• **WHAT NEEDS TO BE DONE**
How does the data below read from its first line through the line containing "return share"? Print those lines exactly.

• **INFORMATION SUPPLIED**
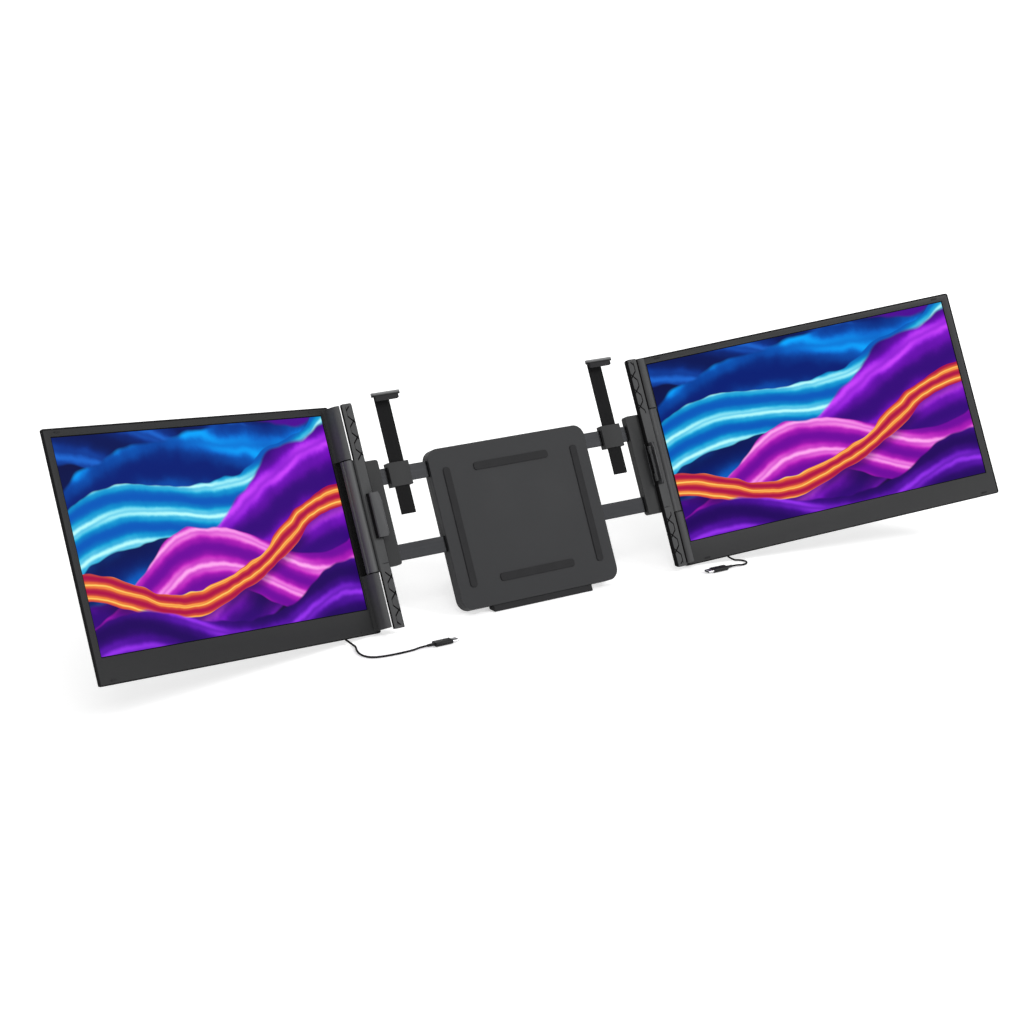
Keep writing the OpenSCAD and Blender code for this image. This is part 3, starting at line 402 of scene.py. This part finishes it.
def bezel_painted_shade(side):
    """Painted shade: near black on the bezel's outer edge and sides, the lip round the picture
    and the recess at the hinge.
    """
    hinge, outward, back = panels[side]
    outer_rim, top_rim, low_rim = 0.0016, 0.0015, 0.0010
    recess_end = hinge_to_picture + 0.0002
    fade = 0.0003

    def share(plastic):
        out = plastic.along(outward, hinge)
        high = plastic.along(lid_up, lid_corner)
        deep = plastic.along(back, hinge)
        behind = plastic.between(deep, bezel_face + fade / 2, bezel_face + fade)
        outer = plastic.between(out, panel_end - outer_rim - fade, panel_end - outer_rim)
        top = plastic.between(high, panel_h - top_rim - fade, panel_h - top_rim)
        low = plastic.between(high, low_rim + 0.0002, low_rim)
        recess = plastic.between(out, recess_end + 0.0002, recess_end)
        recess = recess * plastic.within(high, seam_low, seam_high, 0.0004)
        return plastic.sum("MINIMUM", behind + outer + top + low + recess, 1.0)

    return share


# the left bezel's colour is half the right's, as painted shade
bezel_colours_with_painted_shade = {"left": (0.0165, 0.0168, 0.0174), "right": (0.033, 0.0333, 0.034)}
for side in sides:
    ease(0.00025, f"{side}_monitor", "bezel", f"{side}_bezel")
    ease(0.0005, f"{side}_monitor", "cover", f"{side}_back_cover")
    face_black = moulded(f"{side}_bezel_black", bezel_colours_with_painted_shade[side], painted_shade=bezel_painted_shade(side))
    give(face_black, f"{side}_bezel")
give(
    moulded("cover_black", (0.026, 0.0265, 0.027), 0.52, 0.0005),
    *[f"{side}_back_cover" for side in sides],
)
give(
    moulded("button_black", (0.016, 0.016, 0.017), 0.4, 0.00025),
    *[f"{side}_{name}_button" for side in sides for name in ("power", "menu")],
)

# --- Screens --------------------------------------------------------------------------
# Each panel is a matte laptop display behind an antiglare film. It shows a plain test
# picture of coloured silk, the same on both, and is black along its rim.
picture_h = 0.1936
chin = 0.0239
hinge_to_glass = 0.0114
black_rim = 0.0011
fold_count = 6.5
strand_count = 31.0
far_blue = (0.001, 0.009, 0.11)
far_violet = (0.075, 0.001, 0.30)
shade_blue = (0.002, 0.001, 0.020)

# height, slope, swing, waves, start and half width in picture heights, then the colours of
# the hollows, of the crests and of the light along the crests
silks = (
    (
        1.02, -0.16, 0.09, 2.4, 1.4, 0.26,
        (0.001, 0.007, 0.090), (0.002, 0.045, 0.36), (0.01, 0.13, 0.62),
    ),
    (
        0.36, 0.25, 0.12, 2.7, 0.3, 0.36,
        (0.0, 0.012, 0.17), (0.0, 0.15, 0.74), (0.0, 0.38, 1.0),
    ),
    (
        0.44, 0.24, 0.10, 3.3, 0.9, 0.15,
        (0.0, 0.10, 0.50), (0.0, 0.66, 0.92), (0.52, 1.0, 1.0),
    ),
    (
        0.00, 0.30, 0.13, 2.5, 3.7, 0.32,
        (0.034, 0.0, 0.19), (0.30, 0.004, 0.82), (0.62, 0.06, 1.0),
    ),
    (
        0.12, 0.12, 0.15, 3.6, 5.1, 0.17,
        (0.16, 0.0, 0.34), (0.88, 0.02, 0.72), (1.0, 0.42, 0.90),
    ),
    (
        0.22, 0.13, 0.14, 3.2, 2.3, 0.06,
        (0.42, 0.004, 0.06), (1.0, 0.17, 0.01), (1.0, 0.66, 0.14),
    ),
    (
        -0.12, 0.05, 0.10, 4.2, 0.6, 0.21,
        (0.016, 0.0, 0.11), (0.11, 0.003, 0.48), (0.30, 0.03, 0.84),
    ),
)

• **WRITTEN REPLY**
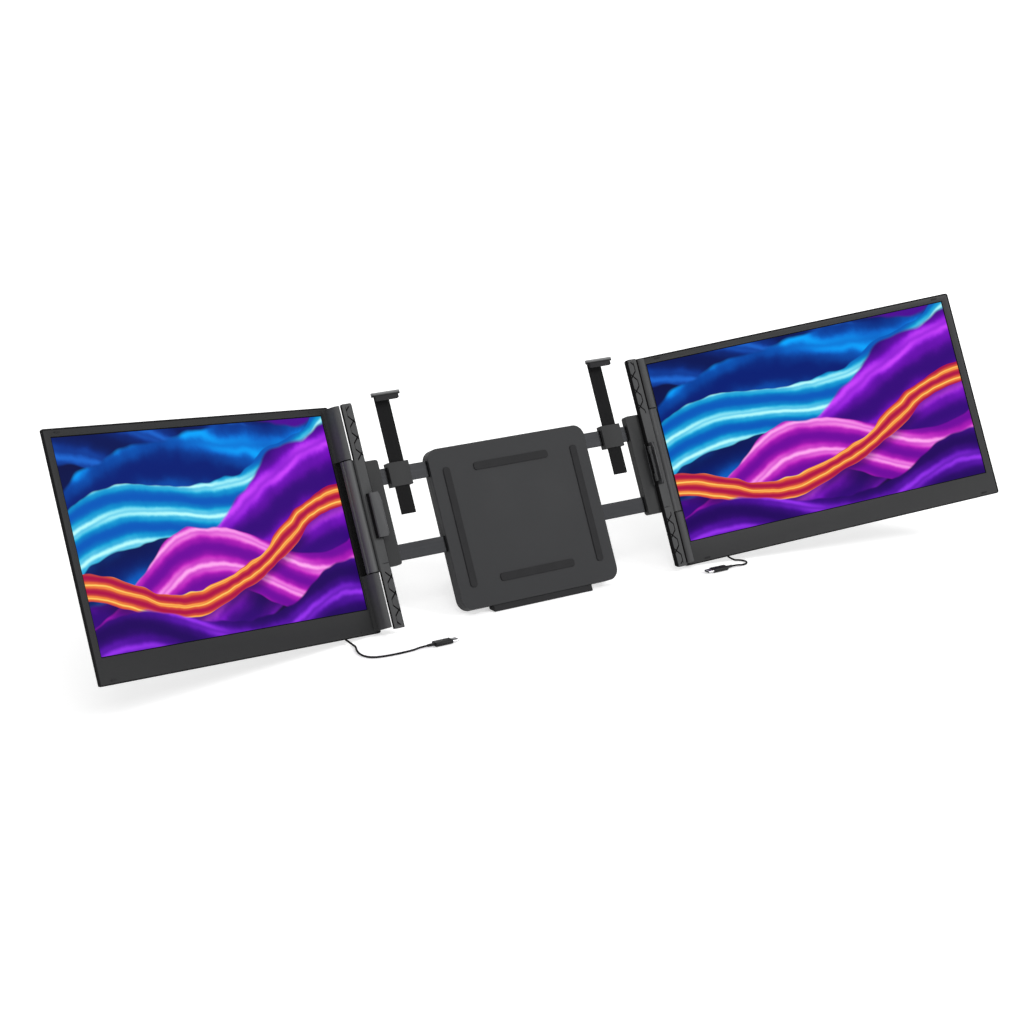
Keep writing the OpenSCAD and Blender code for this image. This is part 3, starting at line 402 of scene.py. This part finishes it.
def bezel_painted_shade(side):
    """Painted shade: near black on the bezel's outer edge and sides, the lip round the picture
    and the recess at the hinge.
    """
    hinge, outward, back = panels[side]
    outer_rim, top_rim, low_rim = 0.0016, 0.0015, 0.0010
    recess_end = hinge_to_picture + 0.0002
    fade = 0.0003

    def share(plastic):
        out = plastic.along(outward, hinge)
        high = plastic.along(lid_up, lid_corner)
        deep = plastic.along(back, hinge)
        behind = plastic.between(deep, bezel_face + fade / 2, bezel_face + fade)
        outer = plastic.between(out, panel_end - outer_rim - fade, panel_end - outer_rim)
        top = plastic.between(high, panel_h - top_rim - fade, panel_h - top_rim)
        low = plastic.between(high, low_rim + 0.0002, low_rim)
        recess = plastic.between(out, recess_end + 0.0002, recess_end)
        recess = recess * plastic.within(high, seam_low, seam_high, 0.0004)
        return plastic.sum("MINIMUM", behind + outer + top + low + recess, 1.0)

    return share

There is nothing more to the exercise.